- Given exercise -
Quote exactly the lines spanning from the top of the data below to the line that contains "MOUTH_R = HUB_TOP_R - 2 * CROWN_R", including both.

- Data -
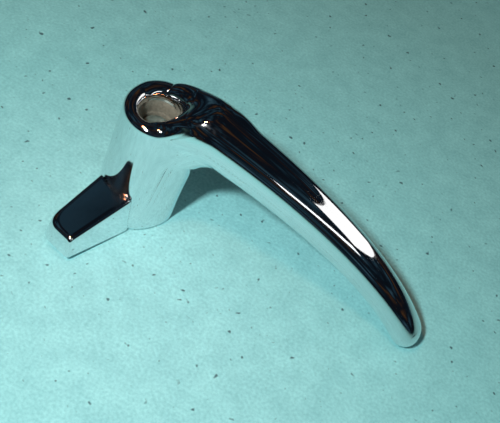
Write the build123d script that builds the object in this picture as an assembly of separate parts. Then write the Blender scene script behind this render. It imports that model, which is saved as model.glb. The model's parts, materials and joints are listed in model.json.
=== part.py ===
from build123d import *
import os
from math import cos, pi, radians, sin, sqrt

# Chrome lever handle on a fixed pivot spindle. Millimetres, +Z up the pivot axis.
# Origin: centre of the spindle's bottom face, which bolts down flat.
# The arm points along +X, and the latch tongue stands out to the side of the hub.

# ---- driving dimensions -------------------------------------------------------------
HUB_BASE_Z = 0.3          # the lever clears the mounting surface by this much
HUB_BASE_R = 12.6
HUB_TOP_R = 10.3
CROWN_R = 2.15            # half width of the rounded ring on top of the hub
HUB_TOP_Z = 38.0
CROWN_Z = HUB_TOP_Z - CROWN_R
BORE_R = 6.0
MOUTH_R = HUB_TOP_R - 2 * CROWN_R

ARM_CURVE = ((-0.7, 41.2), (28.5, 38.0), (68.9, 26.3), (88.1, 5.2))   # x, z control points
ARM_HALF_HEIGHT = (9.0, 6.6, 4.45)                                    # root, middle, tip
ARM_HALF_WIDTH = (8.75, 6.85, 5.55)
ARM_SQUARENESS = 2.06     # superellipse exponent of the arm's section, 2 is an ellipse
ARM_TIP_REACH = 5.35      # how far the round end goes past the end of the curve
ARM_ROOT_SPAN = 0.16      # share of the curve over which the root swells out of the hub
ARM_ROOT_SHARES = (0.06, 0.2, 0.4, 0.7)   # sections along that swell
ARM_TIP_ANGLES = (25, 45, 65, 80)         # sections round the end
ARM_SECTIONS = 10
OUTLINE_POINTS = 24

WEB_SECTIONS = ((HUB_BASE_Z, 11.8, 7.5), (6, 12.1, 7.4), (12, 12.7, 7.3), (18, 13.4, 7.1),
                (23, 14.8, 6.9), (27, 17.0, 6.5), (30, 19.5, 6.0), (33, 22.0, 5.0))   # z, reach, half width
WEB_BACK_X = -2.0         # the web's sections end here, inside the hub

TONGUE_AZIMUTH = -107.0
TONGUE_START_X = 8.0      # inside the hub, whose shape is cut away from the tongue
TONGUE_ROOT_X = 11.0
TONGUE_STRAIGHT = 8.0     # length of the back edge before it turns in
TONGUE_NOSE_X = 31.0
TONGUE_ROOT_HALF = 6.0
TONGUE_NOSE_HALF = 3.9
TONGUE_BACK_EXTRA = 0.6   # the nose is wider at the back by this much
TONGUE_NOSE_RADIUS = 3.0  # round corner at the back of the nose
TONGUE_DRAFT = 1.7        # how much further out each side is at the bottom
TONGUE_ROOT_Z = 12.0
TONGUE_NOSE_Z = 8.3
TONGUE_NOSE_LIFT = 1.6    # underside rises by this much at the nose
TENON_HALF = 3.5
TENON_Z = (4.5, 10.5)
TENON_X = (8.4, 13.5)
TONGUE_PIN_X = 10.9
TONGUE_PIN_Y = 2.1
TONGUE_PIN_R = 0.8
TONGUE_PIN_Z = (0.6, 11.2)

FLANGE_R = 9.6
FLANGE_H = 3.2
SEAL_R = 0.55             # rubber ring in the flange's rim
SEAL_RING_R = 9.1
SEAL_Z = 0.95
COUNTERBORE_R = 9.75
COUNTERBORE_H = 3.8
SPINDLE_R = 4.5
SPINDLE_TOP_Z = 21.5
THREAD_R = 2.5            # tapping size for an M6 fixing screw
THREAD_DEPTH = 8.8
LOCATING_X = 6.9
LOCATING_R = 1.25
LOCATING_DEPTH = 2.0
SLIP = 0.05               # radial play of sliding and turning fits

WASHER_R = (SPINDLE_R + 0.1, 5.8)
WASHER_H = 0.6
DISC_R = (SPINDLE_R + 0.2, 5.7)
DISC_Z = (3.85, 4.35)     # underside at the inner and outer rim
DISC_T = 0.4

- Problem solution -
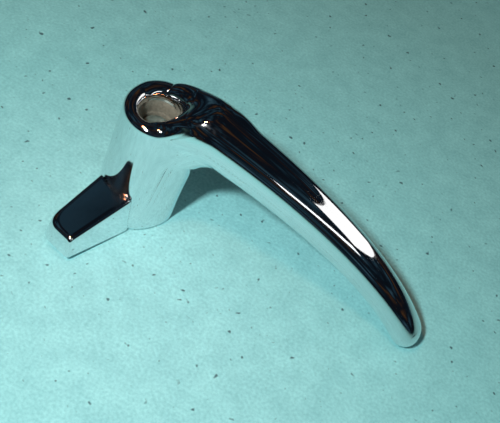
Write the build123d script that builds the object in this picture as an assembly of separate parts. Then write the Blender scene script behind this render. It imports that model, which is saved as model.glb. The model's parts, materials and joints are listed in model.json.
=== part.py ===
from build123d import *
import os
from math import cos, pi, radians, sin, sqrt

# Chrome lever handle on a fixed pivot spindle. Millimetres, +Z up the pivot axis.
# Origin: centre of the spindle's bottom face, which bolts down flat.
# The arm points along +X, and the latch tongue stands out to the side of the hub.

# ---- driving dimensions -------------------------------------------------------------
HUB_BASE_Z = 0.3          # the lever clears the mounting surface by this much
HUB_BASE_R = 12.6
HUB_TOP_R = 10.3
CROWN_R = 2.15            # half width of the rounded ring on top of the hub
HUB_TOP_Z = 38.0
CROWN_Z = HUB_TOP_Z - CROWN_R
BORE_R = 6.0
MOUTH_R = HUB_TOP_R - 2 * CROWN_R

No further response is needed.